The same move as claiming a deduction, scaled up: divert salary into super before tax, where it's taxed at a flat 15% instead of your marginal rate — and let the gap compound for decades.
When you "salary-sacrifice" into super, the money goes in before income tax. Inside super it's taxed once at a flat 15% — not the 30%, 37% or 45% you'd pay on that salary in your hand.
It also lowers your taxable income, which can drop you into a lower tax bracket — so the rest of your pay is taxed more gently too. The money you sacrifice is invested and compounds for decades, and from age 60 you can usually draw it tax-free.
The trade-off that makes it honest: super is locked until 60. This lever only wins if you genuinely won't need the money before then.

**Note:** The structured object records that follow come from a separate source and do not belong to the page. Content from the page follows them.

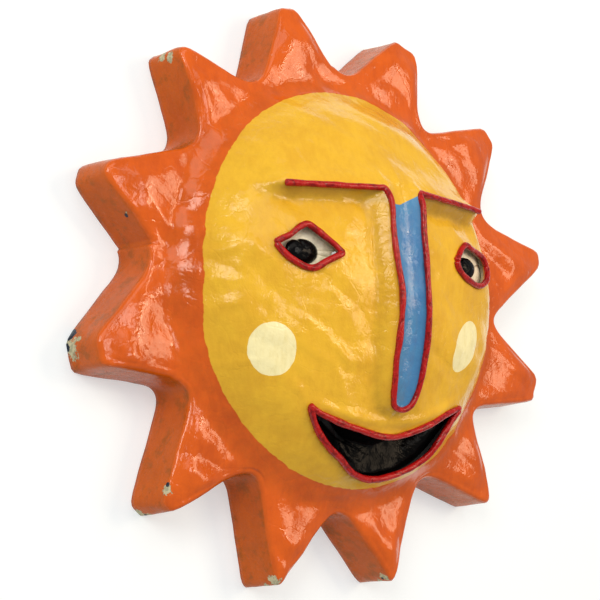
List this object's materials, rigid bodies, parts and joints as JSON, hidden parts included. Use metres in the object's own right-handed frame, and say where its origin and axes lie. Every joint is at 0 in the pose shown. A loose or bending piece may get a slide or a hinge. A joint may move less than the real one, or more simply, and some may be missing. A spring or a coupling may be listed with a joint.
{
  "type": "papier-mache sun mask",
  "caption": "Hollow papier-mache sun mask: a domed smiling face with raised brow and nose, framed eyes and mouth, in a ring of blunt hollow rays, open at the back",
  "frame": {"origin": "middle of the bounding box, in the plane of the back rim that the mask lies on", "axes": "+Z comes out of the face, +Y is the top of the face, +X is on the right of somebody who looks at it"},
  "size_m": [0.5874, 0.5625, 0.1417],
  "materials": {
    "shell_paint": "glossy orange and yellow enamel over papier-mache",
    "red_cord": "glossy red enamel on twisted paper cord",
    "cream_paint": "satin cream paint on papier-mache",
    "black_enamel": "glossy black enamel on papier-mache"
  },
  "bodies": {
    "root": {"mask_shell": "shell_paint", "brow_and_nose_cord": "red_cord", "left_eye_rim": "red_cord", "right_eye_rim": "red_cord", "mouth_rim": "red_cord", "left_eye_cup": "cream_paint", "right_eye_cup": "cream_paint", "left_pupil": "black_enamel", "right_pupil": "black_enamel", "mouth_lining": "black_enamel"}
  },
  "joints": []
}
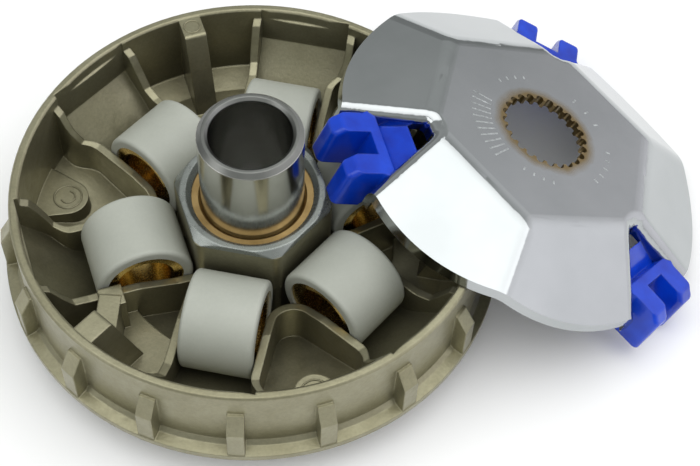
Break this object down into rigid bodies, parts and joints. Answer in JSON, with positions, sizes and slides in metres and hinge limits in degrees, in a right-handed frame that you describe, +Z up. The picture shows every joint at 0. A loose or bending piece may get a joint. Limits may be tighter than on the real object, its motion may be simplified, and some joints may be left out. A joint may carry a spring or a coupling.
{
  "type": "scooter variator set",
  "caption": "Scooter variator: round drive face with rollers in its channels, a boss sleeve in its hub, and a dished ramp plate with slide pieces leaning on the rim.",
  "frame": {"origin": "on the boss's bore axis, level with the lower end of the hub and boss, which stand on the ground", "axes": "+Z up along the bore, from the belt side of the drive face to its roller side; +X towards the side that the ramp plate leans over"},
  "size_m": [0.1466, 0.1136, 0.045],
  "materials": {
    "cast_face": "satin cast aluminium",
    "bush_bronze": "satin sintered bronze",
    "boss_steel": "ground steel",
    "roller_nylon": "matt off-white nylon",
    "roller_brass": "turned brass",
    "plate_chrome": "bright plated steel",
    "slide_blue": "gloss moulded plastic"
  },
  "bodies": {
    "movable_face": {"movable_face": "cast_face", "hub_bush": "bush_bronze"},
    "boss": {"boss_sleeve": "boss_steel"},
    "ramp_plate": {"ramp_plate": "plate_chrome", "slide_piece_1": "slide_blue", "slide_piece_2": "slide_blue", "slide_piece_3": "slide_blue"},
    "roller_1": {"roller_1_shell": "roller_nylon", "roller_1_core": "roller_brass"},
    "roller_2": {"roller_2_shell": "roller_nylon", "roller_2_core": "roller_brass"},
    "roller_3": {"roller_3_shell": "roller_nylon", "roller_3_core": "roller_brass"},
    "roller_4": {"roller_4_shell": "roller_nylon", "roller_4_core": "roller_brass"},
    "roller_5": {"roller_5_shell": "roller_nylon", "roller_5_core": "roller_brass"},
    "roller_6": {"roller_6_shell": "roller_nylon", "roller_6_core": "roller_brass"}
  },
  "joints": [
    {"name": "boss_slide", "type": "slide", "parent": "movable_face", "child": "boss", "axis": [0, 0, 1], "range_m": [-0.016, 0]},
    {"name": "roller_1_roll_out", "type": "hinge", "parent": "movable_face", "child": "roller_1", "pos_m": [-0.00185, -0.01317, 0.0422], "axis": [-0.9903, 0.1392, 0], "range_deg": [0, 25]},
    {"name": "roller_2_roll_out", "type": "hinge", "parent": "movable_face", "child": "roller_2", "pos_m": [0.01048, -0.00819, 0.0422], "axis": [-0.6157, -0.788, 0], "range_deg": [0, 19]},
    {"name": "roller_3_roll_out", "type": "hinge", "parent": "movable_face", "child": "roller_3", "pos_m": [0.01233, 0.00498, 0.0422], "axis": [0.3746, -0.9272, 0], "range_deg": [0, 19]},
    {"name": "roller_4_roll_out", "type": "hinge", "parent": "movable_face", "child": "roller_4", "pos_m": [0.00185, 0.01317, 0.0422], "axis": [0.9903, -0.1392, 0], "range_deg": [0, 25]},
    {"name": "roller_5_roll_out", "type": "hinge", "parent": "movable_face", "child": "roller_5", "pos_m": [-0.01048, 0.00819, 0.0422], "axis": [0.6157, 0.788, 0], "range_deg": [0, 25]},
    {"name": "roller_6_roll_out", "type": "hinge", "parent": "movable_face", "child": "roller_6", "pos_m": [-0.01233, -0.00498, 0.0422], "axis": [-0.3746, 0.9272, 0], "range_deg": [0, 25]},
    {"name": "ramp_plate_lift", "type": "slide", "parent": "movable_face", "child": "ramp_plate", "axis": [0, 0, 1], "range_m": [0, 0.06]}
  ]
}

The bigger the gap between your tax bracket and 15%, the more it's worth — so it's strongest for anyone earning over ~$45k who can leave the money alone until 60.
Sacrifice $10,000 of a $140,000 salary into super:
Your take-home drops by $6,450 — but $8,500 lands in super, already invested and pre-tax. You're $2,050 ahead this year and that $8,500 now compounds for decades. Crossing into the 30% bracket is what makes the saving so large.
Locked until 60. Capped at the $30k concessional limit (incl. employer super). Tax is simplified (flat 2% Medicare, no LITO); long-run super ignores the 15% tax on its earnings while the outside option ignores annual dividend tax — these roughly offset. Estimates only.
General educational information, not personal tax or financial advice. Super rules, caps and Division 293 have detail and change — confirm your specifics with a registered tax agent or at ato.gov.au. Figures are estimates for FY2025-26.